Relevance, however, seemed to be the theme, because as we talked about faith, and about my place in a secular job, versus ministry, I kept thinking back to the idea of light, and being a light to those around me. How can I not shine so brightly that I blind and wound those I surround, while still shining sweetly and brightly enough to illuminate and lead them? How can I be relevant in my workplace, showing God's love through my actions & faith to those I work with, without alienating them, or causing them to assume I'm a right-wing, name-it-and-claim-it Tammy Faye Baker wannabe?
Well, my friends' answer was so much more radical than I could have imagined. In listening to it, I was reminded well and hard of how much time we had spent apart in the last year, and just how much each of us had grown and changed, in ways that made us different, even as we traveled on parallel lines.
Their answer to my question was an example, a story of a recent healing they had heard about: A group of people were at a restaurant eating, and talking about healing, and during the meal, according to the story, the Holy Spirit led one man to get up and walk over to another table and lay hands on a woman, and spontaneously heal her illness (severe Carpal Tunnel, if I remember right), without even knowing the person he was healing. The same man then came back to the table and spoke to the waitress (whom he had not really conversed with before this time), words about her relationship with her mom, to which the waitress cried and admitted that she had been having these problems with her mom and was grateful for the input. According to the story, lives were changed that night, because one person decided to listen to the voice of Holy Spirit leading them to do things that I thought were so out of the ordinary that I had to hide my incredulity at this story.
At first this story baffled me. This was not an answer to my question about relevance in this world, this was an example of exactly the kind of thing this world shys away from. Crazy, Healing Miracle Christians, who do things spontaneously and call it the Lord. But then, after a second or two, the sweet simplicity of it all started to coalesce, like a man walking towards me through the misty fog. The relevance, my friends gladly pointed out, was that lives were changed that night. Someone was physically healed, relationships were changed, what's more relevant to people's lives than that?
The rest of the night passed with me sitting slack-jawed, listening to them share more stories of healing, and crazy forward approaches that I would consider an encroachment of personal space, but that obviously God was using. After dinner & dessert we sat in the lobby, the three of us scrunched into a little sofa, praying together, and looking through a book of European Castles, talking about our dreams and desires. They shared their heart for bringing this kind of luminescent spotlight into more peoples lives, and I shared my heart for just making it through the day sometimes, amidst the weight of thinking about moving, guy troubles and a job that leaves me underpaid though emotionally satisfied. At the end of the night, as we were huddled in the lobby praying, Chris repeated his prayer for the mice in my apartment. I was kind of surprised that he remembered, and touched as well. We parted ways, and I was glad we'd spent the evening together, even if it left me with more questions than answers.

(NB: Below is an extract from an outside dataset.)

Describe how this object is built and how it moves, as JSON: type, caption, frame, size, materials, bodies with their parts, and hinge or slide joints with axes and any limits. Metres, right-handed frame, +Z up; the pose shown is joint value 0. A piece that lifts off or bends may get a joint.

The next night, I came home from work, tired, and hungry, and I sat down to watch yet another episode of The West Wing, my most favoritest show ever in the history of television. Sitting there, in a TV/Take-out coma, I was startled back to attention by the sound of something the size of a kangaroo coming from my kitchen. I could hear it rustling, moving in a paper bag (that my dinner came in, which was on the counter). This was no little brown mouse we're talking about. This thing had weight, girth, sheer inhuman strength, to be making that kind of a ruckus. Not twenty feet away, I was flipping out. What the hell was it? What the hell was in my kitchen?? Not a mouse? Not a squirrel?? A kangaroo? Was it possible?

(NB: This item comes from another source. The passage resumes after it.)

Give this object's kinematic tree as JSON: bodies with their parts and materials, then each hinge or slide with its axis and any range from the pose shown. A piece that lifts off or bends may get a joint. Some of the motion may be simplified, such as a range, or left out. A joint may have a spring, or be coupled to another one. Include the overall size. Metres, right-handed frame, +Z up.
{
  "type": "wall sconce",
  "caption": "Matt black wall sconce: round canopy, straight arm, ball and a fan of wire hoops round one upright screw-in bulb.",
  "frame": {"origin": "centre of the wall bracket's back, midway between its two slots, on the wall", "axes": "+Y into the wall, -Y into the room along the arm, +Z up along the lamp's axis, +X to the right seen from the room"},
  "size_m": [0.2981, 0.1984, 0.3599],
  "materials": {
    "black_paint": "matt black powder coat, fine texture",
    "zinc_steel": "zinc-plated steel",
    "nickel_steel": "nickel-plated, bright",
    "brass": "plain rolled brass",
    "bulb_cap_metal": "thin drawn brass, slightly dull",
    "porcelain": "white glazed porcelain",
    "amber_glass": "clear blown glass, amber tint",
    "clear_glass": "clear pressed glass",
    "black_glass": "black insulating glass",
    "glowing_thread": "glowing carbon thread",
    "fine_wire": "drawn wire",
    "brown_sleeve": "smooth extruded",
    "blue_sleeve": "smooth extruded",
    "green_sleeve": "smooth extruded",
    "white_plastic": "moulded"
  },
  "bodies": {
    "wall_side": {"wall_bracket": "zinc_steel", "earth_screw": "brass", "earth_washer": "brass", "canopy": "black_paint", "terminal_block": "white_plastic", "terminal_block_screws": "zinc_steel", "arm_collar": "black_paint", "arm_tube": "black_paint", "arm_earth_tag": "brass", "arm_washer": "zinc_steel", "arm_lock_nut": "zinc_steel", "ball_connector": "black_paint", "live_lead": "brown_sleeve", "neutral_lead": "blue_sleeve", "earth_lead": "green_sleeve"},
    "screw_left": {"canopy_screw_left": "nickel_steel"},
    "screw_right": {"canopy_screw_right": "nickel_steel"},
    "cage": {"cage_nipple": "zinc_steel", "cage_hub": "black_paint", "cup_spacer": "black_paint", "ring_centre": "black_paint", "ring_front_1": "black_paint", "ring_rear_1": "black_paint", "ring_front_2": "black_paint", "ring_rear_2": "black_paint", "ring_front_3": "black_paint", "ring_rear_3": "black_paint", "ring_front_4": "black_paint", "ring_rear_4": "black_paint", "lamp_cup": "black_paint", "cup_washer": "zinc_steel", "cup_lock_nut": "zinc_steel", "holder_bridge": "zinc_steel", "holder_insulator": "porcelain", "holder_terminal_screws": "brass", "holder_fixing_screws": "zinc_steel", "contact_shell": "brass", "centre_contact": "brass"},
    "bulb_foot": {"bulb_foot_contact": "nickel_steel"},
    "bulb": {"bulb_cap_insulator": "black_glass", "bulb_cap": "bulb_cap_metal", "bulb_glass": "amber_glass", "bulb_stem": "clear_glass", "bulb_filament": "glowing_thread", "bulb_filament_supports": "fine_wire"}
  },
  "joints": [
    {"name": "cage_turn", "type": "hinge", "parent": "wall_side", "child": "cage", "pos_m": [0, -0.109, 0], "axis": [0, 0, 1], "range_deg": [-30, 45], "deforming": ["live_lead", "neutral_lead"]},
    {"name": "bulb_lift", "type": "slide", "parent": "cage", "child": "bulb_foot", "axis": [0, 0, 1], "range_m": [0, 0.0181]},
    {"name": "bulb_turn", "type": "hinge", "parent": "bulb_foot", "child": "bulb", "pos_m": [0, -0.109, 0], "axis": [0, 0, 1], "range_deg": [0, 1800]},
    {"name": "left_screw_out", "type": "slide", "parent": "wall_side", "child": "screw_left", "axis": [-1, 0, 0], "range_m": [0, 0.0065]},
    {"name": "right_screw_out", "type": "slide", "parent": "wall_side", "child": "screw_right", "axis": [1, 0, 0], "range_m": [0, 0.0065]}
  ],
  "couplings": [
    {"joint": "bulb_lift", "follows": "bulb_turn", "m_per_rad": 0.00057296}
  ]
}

Freaking out, I reached for the closest, non-breakable item handy, a water bottle, and threw it in the kitchen, yelling "GO AWAAAAAAAAY", but nothing replied back but more rustling, movement and the sound of paper being shredded, the cabinets shaking. So, I reached onto the coffee table, being sure all other appendages were tucked securely underneath me, in case this thing decided to attack, and found a bottle of nail polish remover from the previous night's pedicure, and threw that into the kitchen, only to be greeted with more rustling and movement in the bag. After minutes of whining, curling up into the fetal position and rocking back and forth like a little autistic kid, I finally got up all my courage, and walked, slowly, towards the kitchen, banging on the walls as I went. Standing in the doorway, between living room and the Varmint's home, in my loudest, most authoritative voice ever, I prayed in the authority of Jesus Christ, and the blood He shed for my measly life, that this thing had to obey me, and get out of my kitchen right now, and never, ever, ever come back. Then I walked back to the living room, sat down, and pressed play, on with the West Wing we go.
I've not heard it since. A few days later, I saw my little housemate, the brown mouse, but he scurried away at the sight of me, and I was barely afraid. The kangaroo, however, has found somewhere else to live. And so have I. In two weeks I'll be moving closer to work, to Eden Prairie. Closer to work, close enough to ride my bike in every day. Close to my friend Amy & her adorable little son, and close to my friend's Josh & Krista, and close enough to work to have people over for bbq's on Friday night. I'm thrilled. It's a clean, big, brand spanking new house, of which I'll be taking the lower level. It's reportedly mouse free, and as I undertake the grueling task of packing, I hope to keep it that way.
Relevance, I've found, is a relative word. I'm still not quite sure how to accomplish it, but I know this, I have found more courage and authority in my standing in Christ, these last few weeks, then I ever imagined I had. I have realized that I can love the liberals, my darling, dearest, gung-ho Christian friends, and not have to subscribe to their views of how to be relevant through faith healing strangers at the mall. And I know that as I just try to be a good friend to those around me, loving on them, treating them like Christ treated me, praying for them daily, that the notion of relevance will fade into obscurity, being as unimportant and invisible as the kangaroo in my kitchen.